Mr. Locke said students light up when they see a tweet or a photo they posted show up on the campus screens.

"It's empowering," he said.

That's assuming they can keep up with it all.

Consider Indiana University of Pennsylvania. It lists on its website nearly 200 links to campus-related social media sites and feeds, including the school's YouTube channel and Foursquare account. There's the Facebook page for the chemistry department, the equestrian team and the honors college, the LinkedIn account for Greek organizations and other groups, as well as Twitter feeds catering to interests ranging from study abroad to tennis.

West Virginia University has links to hundreds of feeds on its website. As final exams approached in the fall, WVU's health-related Twitter feed "WELLWVU" enabled the sprawling university of 30,000 students to serve up a dose of in loco parentis, reminding them to get enough sleep before exams.

"Be careful if you're on the roads," Cal U tweeted its followers during a recent winter storm.

Even though its students are commuters, the Community College of Allegheny County encourages its own community connection with nearly two dozen links to Facebook, Twitter and LinkedIn pages.

And then, of course, there are unofficial feeds you're not likely to find linked to any campus website but nonetheless are informative barometers -- maybe the most informative barometers -- of student mood.

When a pizza shop in Oakland upped the price of a large pie to $6 around the holiday break, reaction was swift on feeds like @pantherprobs and @Souf_Oaklin.

"Starting in crisis mode," read one tweet on @pantherprobs.

Another post to @Souf_Oaklin took the rant even further: "Historians will trace the great Pizza riots that destroyed Oakland to this day."

But as useful as social media can be for broadcasting good old-fashioned campus kvetching -- "How can dorm room have no heat?" "My psych prof needs a life" -- the medium also is having very practical impacts everywhere from the classroom to the admissions office.

Duquesne University, for instance, is among campuses seeing a surge the past few years in applications from China, a top exporter of students.

One reason the school is increasingly on the radar of students in places such as Beijing and Guangzhou may be the virtual fairs and live chats Duquesne uses to reach prospects on Weibo, a state-sanctioned social media site in China, said Joe DeCrosta, director of Duquesne's international programs.

Some students already in the admissions pipeline are more likely to respond directly when approached through social media, than they are to respond to an email, he said.

A snapshot recently taken of actress and singer Amy Lou Adams wearing a Slippery Rock University T-shirt became a marketing moment for the state-owned university, as the picture received more than 1,000 likes after it was posted to the university's Facebook page. The school said Ms. Adams, who is not connected to Slippery Rock, was photographed during a shopping trip.

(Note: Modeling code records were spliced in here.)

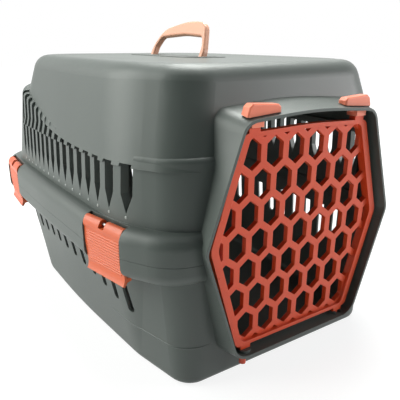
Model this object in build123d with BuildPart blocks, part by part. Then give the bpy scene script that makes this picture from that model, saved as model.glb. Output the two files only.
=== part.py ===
import os
from math import cos, radians, sin, sqrt, tan

from build123d import *

# Pet carrier, millimetres. +Z is up, the doorway faces -Y, z = 0 is the floor.
# The origin is on the floor, at the middle of the body.

# Walls and running gaps
wall = 2.6
gap = 0.3
pin_clearance = 0.06

# How far a cut or a hidden overlap runs past the surface that it opens or joins
over = 1.0
beyond = 300.0

# Heights
parting = 134.0
crease = 161.0
lip_bottom = 113.0
shoulder_front = 224.0
shoulder_rear = 260.0
roof = 296.5
pad_height = 0.8

# Body seen from above: half widths, and where its front and rear walls stand
half_bottom = 146.5
half_parting = 161.7
half_crease = 163.6
half_shoulder = 158.9
half_roof = 141.5
ledge_rear = 7.9
front_bottom = -215.0
front_parting = -214.5
front_crease = -216.0
front_shoulder = -213.0
front_roof = -192.1
rear_bottom = 185.0
rear_parting = 215.0
rear_crease = 217.0
rear_shoulder = 186.0
rear_roof = 168.5
side_bow = 2.4
side_bow_bottom = 8.0
rear_bow = 3.6
corner_cut = 36.0
corner_run = 62.0
corner_cut_bottom = 21.0
corner_run_bottom = 75.0
knee_radius = 120.0
front_radius = 46.0
front_radius_bottom = 24.0
side_radius = 1500.0
rear_radius = 80.0
bottom_round = 8.0
bottom_steps = 5
roof_round = 20.0
shoulder_round = 5.0
shoulder_bend_front = -4.0
shoulder_bend_rear = 155.0
shoulder_bend_radius = 700.0
shoulder_rear_radius = 200.0
box_root = 12.0

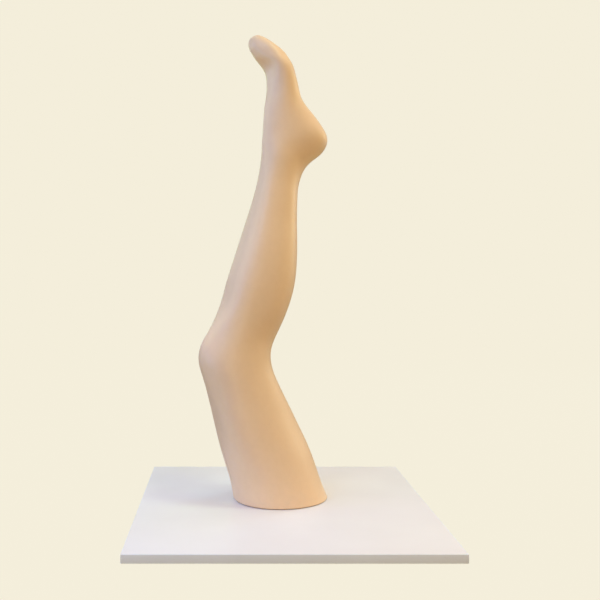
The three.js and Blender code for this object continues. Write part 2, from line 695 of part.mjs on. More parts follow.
for (let i = 0; i < 4; i++) {
  const s = mesh(`socket_flange_screw_${i + 1}`, screw(FLANGE_SCREW_LENGTH), zincPlate());
  s.position.set(...flangeScrewAt(i));
  leg.add(s);
}

// ---------------------------------------------------------------- assembly

const group = new THREE.Group();
group.add(base, swivel, leg);

export default group;
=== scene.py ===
# Hosiery leg display form on a white base board: the visual model round the
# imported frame. Metres, in the frame of the part.
import json
import math

import bmesh
import bpy
import numpy as np
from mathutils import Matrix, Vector

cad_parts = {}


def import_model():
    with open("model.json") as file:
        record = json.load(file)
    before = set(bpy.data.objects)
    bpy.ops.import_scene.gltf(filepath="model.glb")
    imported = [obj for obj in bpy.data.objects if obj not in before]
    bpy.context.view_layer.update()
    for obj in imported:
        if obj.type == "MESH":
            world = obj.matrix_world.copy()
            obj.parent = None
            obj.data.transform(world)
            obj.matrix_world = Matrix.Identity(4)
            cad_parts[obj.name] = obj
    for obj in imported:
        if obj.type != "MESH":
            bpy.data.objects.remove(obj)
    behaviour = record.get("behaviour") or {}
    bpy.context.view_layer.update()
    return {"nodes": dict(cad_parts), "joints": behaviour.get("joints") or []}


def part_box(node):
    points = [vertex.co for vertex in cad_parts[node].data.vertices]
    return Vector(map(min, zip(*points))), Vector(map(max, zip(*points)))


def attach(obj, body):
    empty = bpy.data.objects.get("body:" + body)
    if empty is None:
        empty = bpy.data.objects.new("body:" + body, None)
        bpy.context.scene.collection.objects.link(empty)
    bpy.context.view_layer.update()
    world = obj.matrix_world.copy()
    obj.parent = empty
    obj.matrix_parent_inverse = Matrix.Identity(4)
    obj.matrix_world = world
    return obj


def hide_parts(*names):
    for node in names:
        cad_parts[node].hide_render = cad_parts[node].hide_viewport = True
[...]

Other informal images snapped by students can have the same positive influence. They become part of a larger assortment of colorful, lively campus images useful to a prospective student who could be hundreds of miles away and might want information beyond the traditional data one turns up in a campus search.

"I was surprised by the number of photos," said Brandon Kreiser, 18, a Robert Morris freshman from Lebanon, Lebanon County, recounting his look at the university's site while still in high school.

Inside the Nicholson Center at Robert Morris, freshman Tina Sahr, 19, of Millvale talked of how she can communicate with professors about assignments on Blackboard, a learning management platform accessible on her cell phone.

"It's easier than going and finding a computer," she said.

She once grew so attached to Twitter on her phone that she actually deleted the app for a time, and she joked about her inability sometimes to give her roommate Ashley Miller her full attention in conversation.

"I'll be looking at my phone and the world is just like gone," she said.

But she and Ms. Miller, 18, a freshman of Beaver Falls, said there is no mistaking the value of the feeds that drain their attention but also allow them to keep up with their world.

"If I didn't have those," Ms. Miller said. "I don't know where I'd be."